THE TASK: From the records below, transcribe only the lines running from the one with "The build123d and" through the one with "middle = np.array([(LEFT". Keep both of those end lines.

AVAILABLE DATA:
____
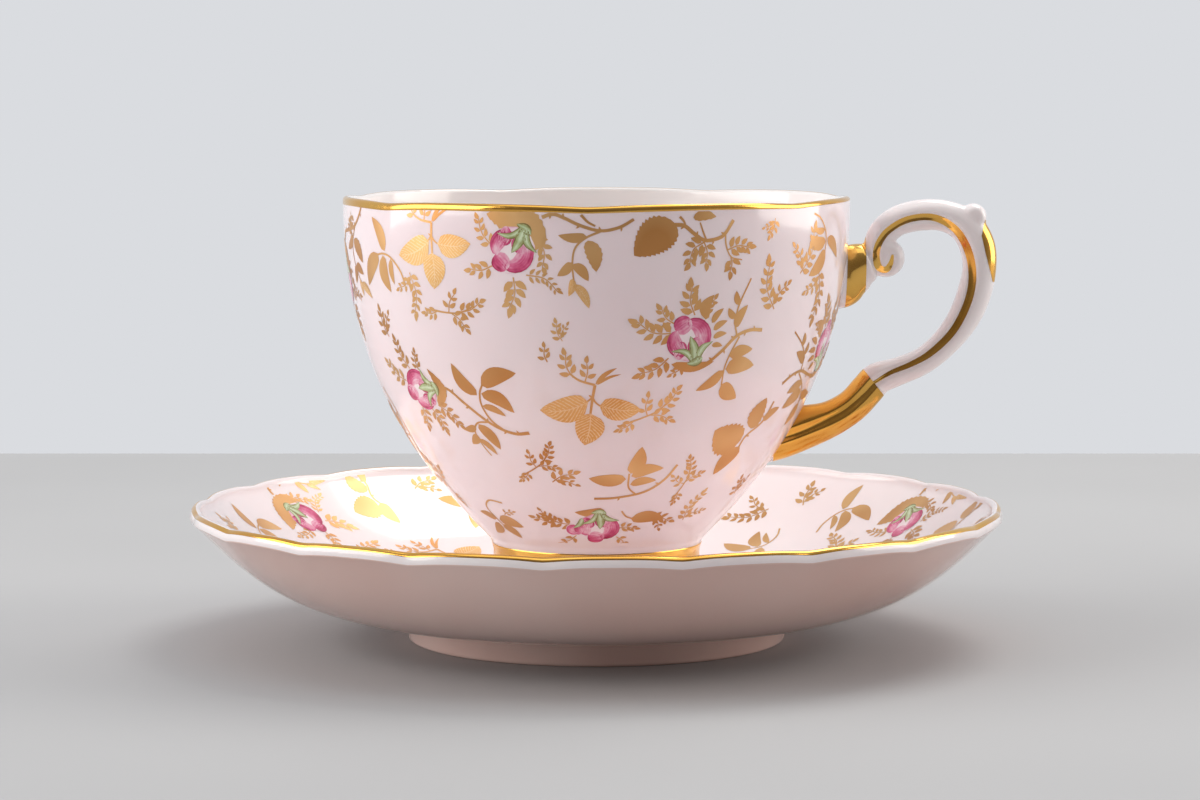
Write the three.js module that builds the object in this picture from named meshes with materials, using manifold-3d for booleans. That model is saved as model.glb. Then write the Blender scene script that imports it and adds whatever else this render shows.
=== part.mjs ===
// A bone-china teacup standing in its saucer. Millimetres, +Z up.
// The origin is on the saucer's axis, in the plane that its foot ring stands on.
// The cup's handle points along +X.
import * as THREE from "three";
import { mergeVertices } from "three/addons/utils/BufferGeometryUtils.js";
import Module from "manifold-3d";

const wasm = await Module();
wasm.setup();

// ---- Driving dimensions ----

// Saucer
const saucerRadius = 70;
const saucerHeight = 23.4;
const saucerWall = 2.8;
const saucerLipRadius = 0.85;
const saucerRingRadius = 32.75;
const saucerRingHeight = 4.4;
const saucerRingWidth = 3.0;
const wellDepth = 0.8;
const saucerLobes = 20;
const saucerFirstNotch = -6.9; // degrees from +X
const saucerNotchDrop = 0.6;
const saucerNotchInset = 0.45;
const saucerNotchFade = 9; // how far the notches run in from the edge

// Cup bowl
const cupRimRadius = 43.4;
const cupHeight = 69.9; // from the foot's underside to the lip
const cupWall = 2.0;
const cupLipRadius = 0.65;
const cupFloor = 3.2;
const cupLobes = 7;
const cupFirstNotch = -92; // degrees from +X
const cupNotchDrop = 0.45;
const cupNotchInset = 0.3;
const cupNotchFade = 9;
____
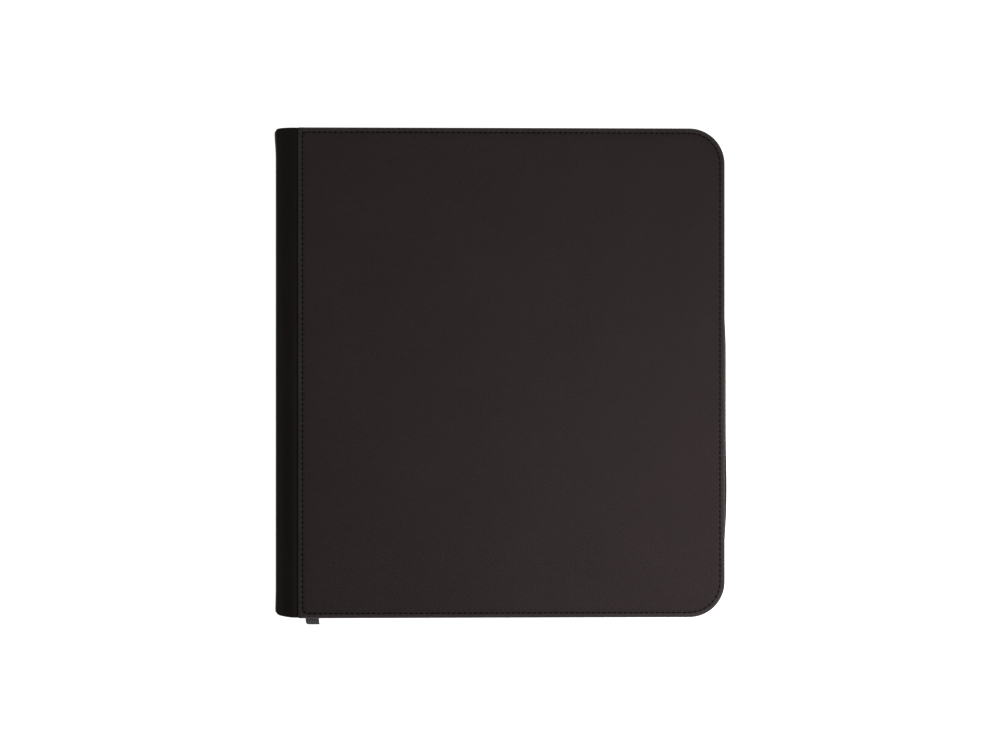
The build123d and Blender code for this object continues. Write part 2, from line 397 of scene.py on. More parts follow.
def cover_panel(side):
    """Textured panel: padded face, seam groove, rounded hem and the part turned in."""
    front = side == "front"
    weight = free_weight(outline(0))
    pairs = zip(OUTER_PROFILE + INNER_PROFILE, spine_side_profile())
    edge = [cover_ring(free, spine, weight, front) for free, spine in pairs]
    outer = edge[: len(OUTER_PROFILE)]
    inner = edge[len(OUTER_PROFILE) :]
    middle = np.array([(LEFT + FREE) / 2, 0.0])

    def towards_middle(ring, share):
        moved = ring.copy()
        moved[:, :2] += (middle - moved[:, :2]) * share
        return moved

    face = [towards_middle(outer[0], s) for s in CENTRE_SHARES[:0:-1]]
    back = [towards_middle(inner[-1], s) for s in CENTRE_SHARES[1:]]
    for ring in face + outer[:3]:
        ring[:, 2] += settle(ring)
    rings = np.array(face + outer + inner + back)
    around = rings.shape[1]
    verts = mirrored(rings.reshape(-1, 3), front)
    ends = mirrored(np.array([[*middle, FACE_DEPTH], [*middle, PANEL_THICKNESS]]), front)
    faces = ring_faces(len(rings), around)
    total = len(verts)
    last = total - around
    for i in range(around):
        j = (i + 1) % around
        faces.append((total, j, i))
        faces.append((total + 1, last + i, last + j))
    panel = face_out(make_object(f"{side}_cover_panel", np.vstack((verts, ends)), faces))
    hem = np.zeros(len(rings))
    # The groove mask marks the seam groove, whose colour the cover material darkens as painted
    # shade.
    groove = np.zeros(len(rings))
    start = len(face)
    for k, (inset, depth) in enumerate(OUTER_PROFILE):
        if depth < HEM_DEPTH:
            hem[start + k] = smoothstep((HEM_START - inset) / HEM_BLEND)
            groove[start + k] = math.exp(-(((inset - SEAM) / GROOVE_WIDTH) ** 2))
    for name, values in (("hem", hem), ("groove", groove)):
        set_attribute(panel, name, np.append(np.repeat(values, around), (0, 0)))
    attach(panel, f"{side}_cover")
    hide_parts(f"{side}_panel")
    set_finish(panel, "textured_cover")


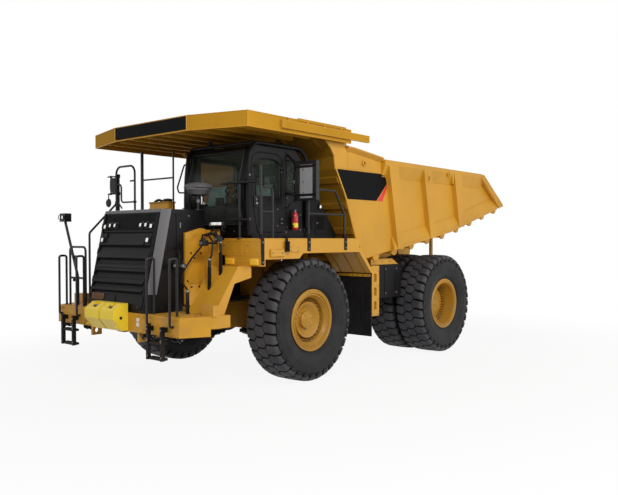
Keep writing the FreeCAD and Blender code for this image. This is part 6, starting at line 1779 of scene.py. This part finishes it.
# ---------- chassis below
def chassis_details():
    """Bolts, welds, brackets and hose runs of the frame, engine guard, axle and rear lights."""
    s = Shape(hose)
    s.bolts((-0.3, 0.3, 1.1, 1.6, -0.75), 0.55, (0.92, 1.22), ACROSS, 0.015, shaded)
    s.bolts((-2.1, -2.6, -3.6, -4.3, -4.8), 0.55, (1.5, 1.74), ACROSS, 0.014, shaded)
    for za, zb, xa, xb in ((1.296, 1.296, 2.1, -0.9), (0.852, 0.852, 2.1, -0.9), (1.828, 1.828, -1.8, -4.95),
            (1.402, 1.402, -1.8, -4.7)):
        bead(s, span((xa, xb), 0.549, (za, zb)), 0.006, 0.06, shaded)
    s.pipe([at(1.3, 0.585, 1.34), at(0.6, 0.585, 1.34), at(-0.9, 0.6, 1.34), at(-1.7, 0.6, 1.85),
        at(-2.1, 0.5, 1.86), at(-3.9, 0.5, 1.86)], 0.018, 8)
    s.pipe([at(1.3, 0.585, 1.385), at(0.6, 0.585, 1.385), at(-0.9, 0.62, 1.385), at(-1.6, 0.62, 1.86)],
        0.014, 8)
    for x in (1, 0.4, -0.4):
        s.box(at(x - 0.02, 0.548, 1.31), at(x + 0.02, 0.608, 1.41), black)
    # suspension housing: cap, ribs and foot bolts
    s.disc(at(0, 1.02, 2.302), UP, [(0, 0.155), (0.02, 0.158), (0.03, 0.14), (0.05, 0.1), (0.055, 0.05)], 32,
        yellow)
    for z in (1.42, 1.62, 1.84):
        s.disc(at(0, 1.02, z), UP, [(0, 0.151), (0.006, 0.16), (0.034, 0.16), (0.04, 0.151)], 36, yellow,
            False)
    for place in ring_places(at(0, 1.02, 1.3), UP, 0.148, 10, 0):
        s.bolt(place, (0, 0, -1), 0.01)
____
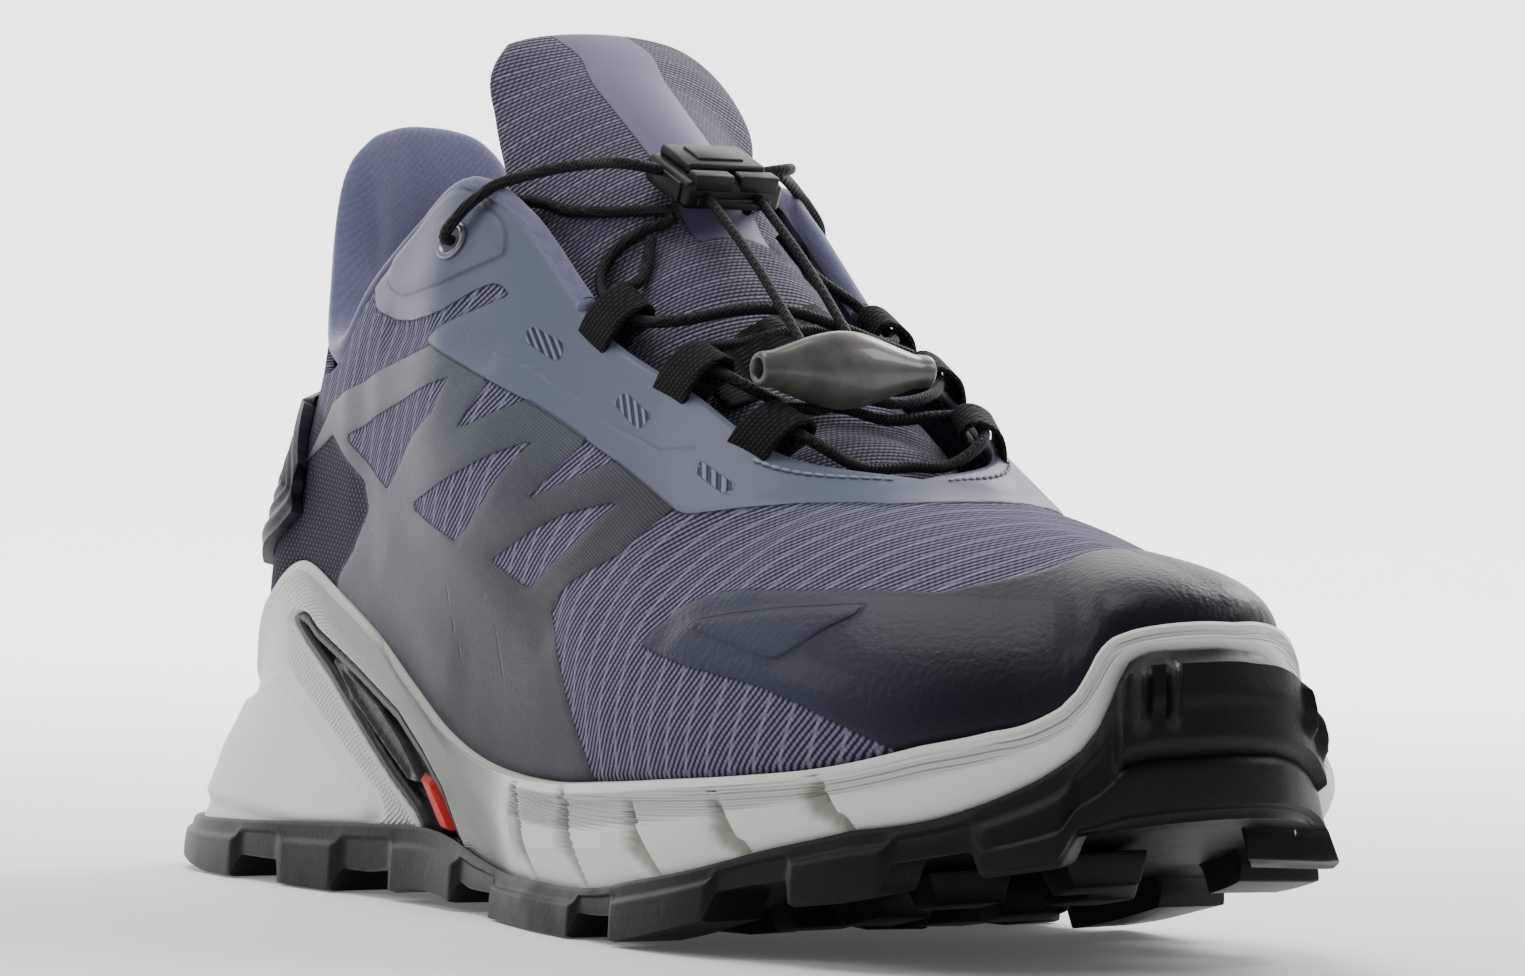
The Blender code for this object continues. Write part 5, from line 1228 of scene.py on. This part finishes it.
____
TASK OUTPUT:
The build123d and Blender code for this object continues. Write part 2, from line 397 of scene.py on. More parts follow.
def cover_panel(side):
    """Textured panel: padded face, seam groove, rounded hem and the part turned in."""
    front = side == "front"
    weight = free_weight(outline(0))
    pairs = zip(OUTER_PROFILE + INNER_PROFILE, spine_side_profile())
    edge = [cover_ring(free, spine, weight, front) for free, spine in pairs]
    outer = edge[: len(OUTER_PROFILE)]
    inner = edge[len(OUTER_PROFILE) :]
    middle = np.array([(LEFT + FREE) / 2, 0.0])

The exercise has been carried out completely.